# XML einlesen und .txt ausgeben



## paradox3lite (14. Nov 2011)

Guten Tag,

Ich bin kompletter Anfänger im Gebiet daher bitte ich um Eure hilfe.

Ich will ein kleines Java programm schreiben, das mehrere XML Dateien einliest und ein paar Elemente ausgibt. Anschliessend soll er für jede XML Datei, welche er ausgelesen hat, die Ergebnisse in eine TXT Datei schreiben. Das ganze wird in Eclipse gemacht.
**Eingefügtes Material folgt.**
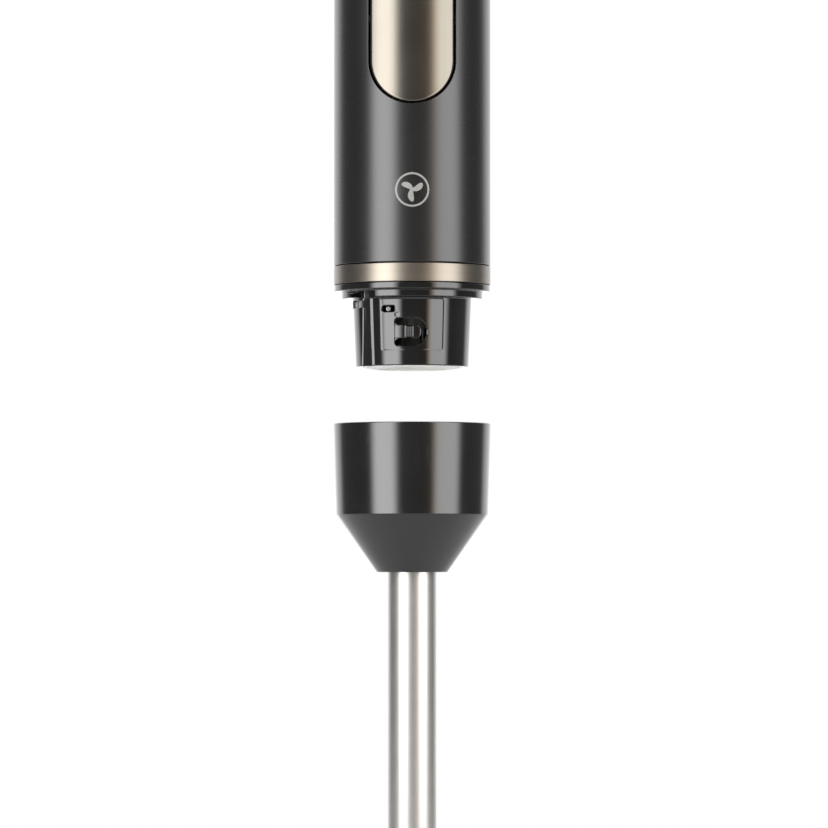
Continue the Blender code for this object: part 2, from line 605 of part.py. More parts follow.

Ahnung von der Materie hab ich jedoch null und dringend ist es.

Danke!


----------



## Marcinek (14. Nov 2011)

Hi,

du hast nun mehrere Möglichkeiten.

1. Du bezahlst jemanden, der es macht. 
2. Du googelst es, da es schon 1000 von dir gemacht haben. (XML Einlesen java, Java Txt Datei schreiben)
3. Du fragst dich ohne Ahnung zu haben in diesem Thread von Schritt zu Schitt tagelang durch 

Gruß,

Martin


----------



## sung (14. Nov 2011)

Simplify XML programming with JDOM
Simplify XML programming with JDOM

Zu erst  musst du jdom package download und import.
JDOM


kostloss


----------



## paradox3lite (14. Nov 2011)

und was kostet das?


----------



## Marcinek (14. Nov 2011)

Eventuell kommt hier auch eine xslt Lösung in Frage.

Du kannst mir gerne eine PM schreiben, wieviel du dafür bezahlen würdest ;D


----------